(begin)

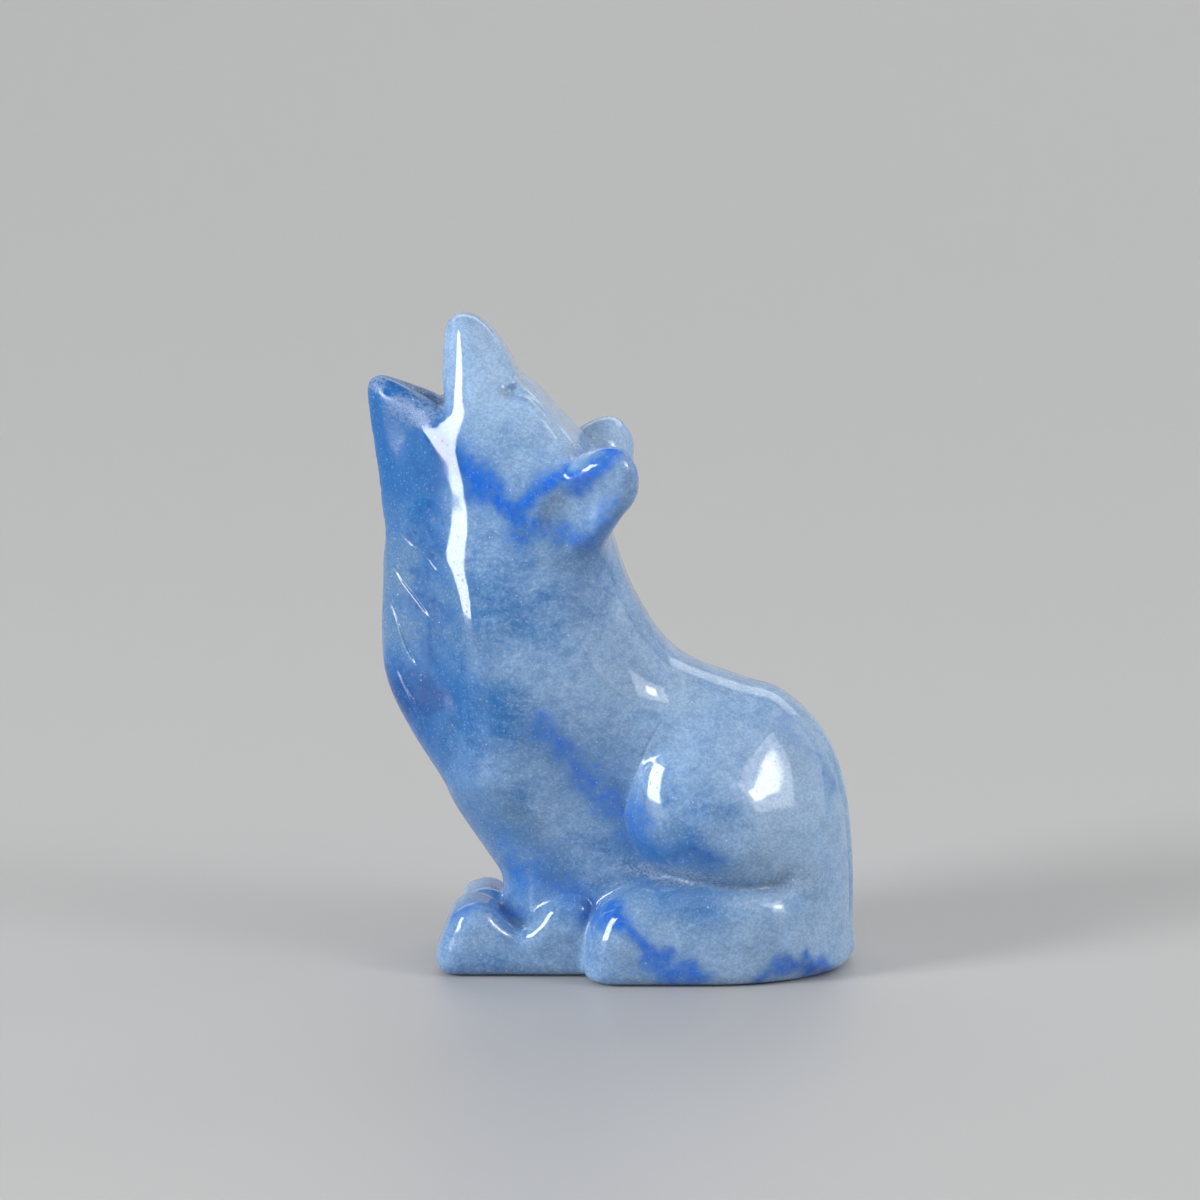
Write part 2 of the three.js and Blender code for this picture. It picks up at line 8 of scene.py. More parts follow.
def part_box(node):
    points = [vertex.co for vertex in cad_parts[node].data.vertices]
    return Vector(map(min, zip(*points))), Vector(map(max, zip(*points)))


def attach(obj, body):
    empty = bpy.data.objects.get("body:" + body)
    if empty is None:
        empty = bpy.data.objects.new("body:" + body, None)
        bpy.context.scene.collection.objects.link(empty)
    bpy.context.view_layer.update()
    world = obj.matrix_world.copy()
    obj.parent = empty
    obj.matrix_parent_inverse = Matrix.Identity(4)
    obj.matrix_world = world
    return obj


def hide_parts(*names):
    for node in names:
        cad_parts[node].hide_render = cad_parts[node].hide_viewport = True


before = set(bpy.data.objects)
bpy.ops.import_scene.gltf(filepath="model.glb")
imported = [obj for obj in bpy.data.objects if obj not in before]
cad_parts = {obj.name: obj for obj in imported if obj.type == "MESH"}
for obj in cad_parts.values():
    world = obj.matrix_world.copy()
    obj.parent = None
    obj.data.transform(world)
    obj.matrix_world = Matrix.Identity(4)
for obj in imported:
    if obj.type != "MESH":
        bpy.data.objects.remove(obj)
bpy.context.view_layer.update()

(end)

• [The problem] Extract the complete listing verbatim.

• [Reply]
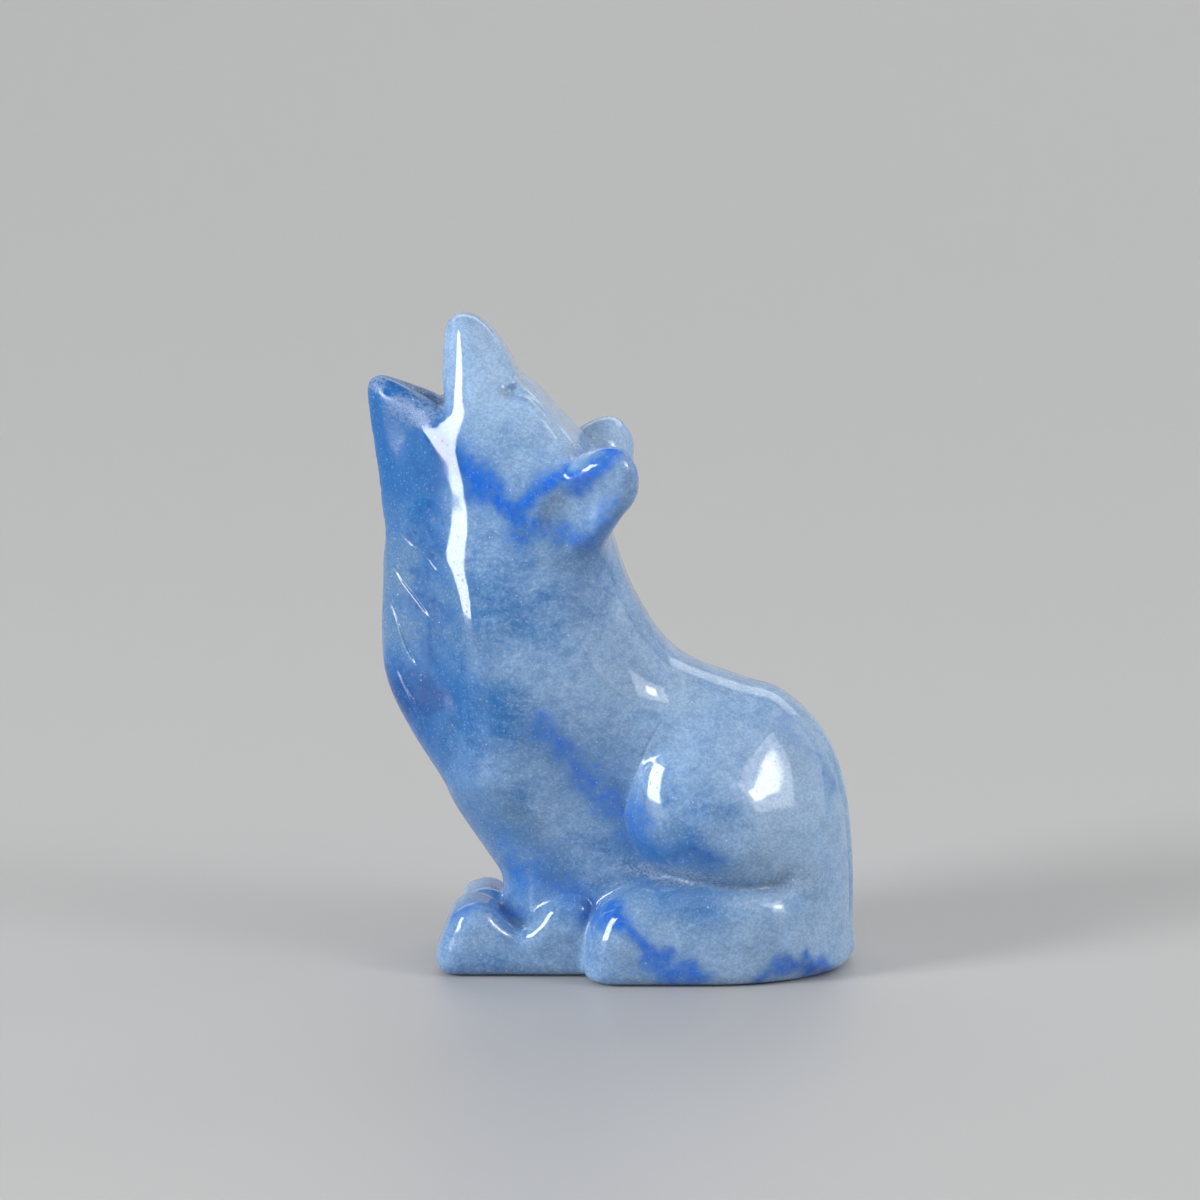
Write part 2 of the three.js and Blender code for this picture. It picks up at line 8 of scene.py. More parts follow.
def part_box(node):
    points = [vertex.co for vertex in cad_parts[node].data.vertices]
    return Vector(map(min, zip(*points))), Vector(map(max, zip(*points)))


def attach(obj, body):
    empty = bpy.data.objects.get("body:" + body)
    if empty is None:
        empty = bpy.data.objects.new("body:" + body, None)
        bpy.context.scene.collection.objects.link(empty)
    bpy.context.view_layer.update()
    world = obj.matrix_world.copy()
    obj.parent = empty
    obj.matrix_parent_inverse = Matrix.Identity(4)
    obj.matrix_world = world
    return obj


def hide_parts(*names):
    for node in names:
        cad_parts[node].hide_render = cad_parts[node].hide_viewport = True


before = set(bpy.data.objects)
bpy.ops.import_scene.gltf(filepath="model.glb")
imported = [obj for obj in bpy.data.objects if obj not in before]
cad_parts = {obj.name: obj for obj in imported if obj.type == "MESH"}
for obj in cad_parts.values():
    world = obj.matrix_world.copy()
    obj.parent = None
    obj.data.transform(world)
    obj.matrix_world = Matrix.Identity(4)
for obj in imported:
    if obj.type != "MESH":
        bpy.data.objects.remove(obj)
bpy.context.view_layer.update()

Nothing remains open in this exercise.